======== Task material ========

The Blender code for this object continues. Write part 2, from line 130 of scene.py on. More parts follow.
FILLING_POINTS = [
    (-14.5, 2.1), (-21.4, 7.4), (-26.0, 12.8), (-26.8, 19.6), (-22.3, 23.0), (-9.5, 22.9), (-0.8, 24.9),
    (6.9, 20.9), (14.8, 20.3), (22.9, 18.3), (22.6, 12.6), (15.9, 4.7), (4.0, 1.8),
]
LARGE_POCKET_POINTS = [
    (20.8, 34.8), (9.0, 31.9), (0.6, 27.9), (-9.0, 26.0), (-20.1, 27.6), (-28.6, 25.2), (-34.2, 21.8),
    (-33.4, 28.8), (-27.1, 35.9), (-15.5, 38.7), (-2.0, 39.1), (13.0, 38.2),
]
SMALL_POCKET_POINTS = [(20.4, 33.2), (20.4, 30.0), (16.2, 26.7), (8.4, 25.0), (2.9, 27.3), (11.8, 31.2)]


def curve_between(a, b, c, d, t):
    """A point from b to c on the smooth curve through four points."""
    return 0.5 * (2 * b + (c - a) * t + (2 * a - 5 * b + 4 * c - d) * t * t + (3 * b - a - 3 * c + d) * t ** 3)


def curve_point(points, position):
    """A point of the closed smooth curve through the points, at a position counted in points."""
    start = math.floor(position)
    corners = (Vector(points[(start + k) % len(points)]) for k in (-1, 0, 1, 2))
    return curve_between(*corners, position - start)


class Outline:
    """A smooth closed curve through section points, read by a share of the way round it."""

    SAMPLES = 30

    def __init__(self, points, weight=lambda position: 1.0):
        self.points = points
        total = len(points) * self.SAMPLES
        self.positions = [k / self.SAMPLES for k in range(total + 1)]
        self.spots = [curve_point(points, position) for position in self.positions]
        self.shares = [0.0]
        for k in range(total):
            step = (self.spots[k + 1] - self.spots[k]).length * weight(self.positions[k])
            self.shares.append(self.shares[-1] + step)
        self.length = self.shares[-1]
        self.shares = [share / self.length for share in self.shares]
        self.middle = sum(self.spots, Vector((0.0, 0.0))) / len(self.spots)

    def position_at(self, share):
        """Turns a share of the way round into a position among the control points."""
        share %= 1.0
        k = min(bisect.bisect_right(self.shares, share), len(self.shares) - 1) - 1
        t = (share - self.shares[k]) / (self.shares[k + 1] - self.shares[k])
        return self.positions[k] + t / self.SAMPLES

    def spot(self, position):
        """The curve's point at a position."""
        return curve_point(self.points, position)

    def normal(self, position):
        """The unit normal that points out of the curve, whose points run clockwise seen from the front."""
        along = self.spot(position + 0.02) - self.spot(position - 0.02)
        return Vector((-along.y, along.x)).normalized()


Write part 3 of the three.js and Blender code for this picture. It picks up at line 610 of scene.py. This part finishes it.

========

*Objective*.
Every line of the material must be returned exactly as it appears.

*Answer*.
The Blender code for this object continues. Write part 2, from line 130 of scene.py on. More parts follow.
FILLING_POINTS = [
    (-14.5, 2.1), (-21.4, 7.4), (-26.0, 12.8), (-26.8, 19.6), (-22.3, 23.0), (-9.5, 22.9), (-0.8, 24.9),
    (6.9, 20.9), (14.8, 20.3), (22.9, 18.3), (22.6, 12.6), (15.9, 4.7), (4.0, 1.8),
]
LARGE_POCKET_POINTS = [
    (20.8, 34.8), (9.0, 31.9), (0.6, 27.9), (-9.0, 26.0), (-20.1, 27.6), (-28.6, 25.2), (-34.2, 21.8),
    (-33.4, 28.8), (-27.1, 35.9), (-15.5, 38.7), (-2.0, 39.1), (13.0, 38.2),
]
SMALL_POCKET_POINTS = [(20.4, 33.2), (20.4, 30.0), (16.2, 26.7), (8.4, 25.0), (2.9, 27.3), (11.8, 31.2)]


def curve_between(a, b, c, d, t):
    """A point from b to c on the smooth curve through four points."""
    return 0.5 * (2 * b + (c - a) * t + (2 * a - 5 * b + 4 * c - d) * t * t + (3 * b - a - 3 * c + d) * t ** 3)


def curve_point(points, position):
    """A point of the closed smooth curve through the points, at a position counted in points."""
    start = math.floor(position)
    corners = (Vector(points[(start + k) % len(points)]) for k in (-1, 0, 1, 2))
    return curve_between(*corners, position - start)


class Outline:
    """A smooth closed curve through section points, read by a share of the way round it."""

    SAMPLES = 30

    def __init__(self, points, weight=lambda position: 1.0):
        self.points = points
        total = len(points) * self.SAMPLES
        self.positions = [k / self.SAMPLES for k in range(total + 1)]
        self.spots = [curve_point(points, position) for position in self.positions]
        self.shares = [0.0]
        for k in range(total):
            step = (self.spots[k + 1] - self.spots[k]).length * weight(self.positions[k])
            self.shares.append(self.shares[-1] + step)
        self.length = self.shares[-1]
        self.shares = [share / self.length for share in self.shares]
        self.middle = sum(self.spots, Vector((0.0, 0.0))) / len(self.spots)

    def position_at(self, share):
        """Turns a share of the way round into a position among the control points."""
        share %= 1.0
        k = min(bisect.bisect_right(self.shares, share), len(self.shares) - 1) - 1
        t = (share - self.shares[k]) / (self.shares[k + 1] - self.shares[k])
        return self.positions[k] + t / self.SAMPLES

    def spot(self, position):
        """The curve's point at a position."""
        return curve_point(self.points, position)

    def normal(self, position):
        """The unit normal that points out of the curve, whose points run clockwise seen from the front."""
        along = self.spot(position + 0.02) - self.spot(position - 0.02)
        return Vector((-along.y, along.x)).normalized()


Write part 3 of the three.js and Blender code for this picture. It picks up at line 610 of scene.py. This part finishes it.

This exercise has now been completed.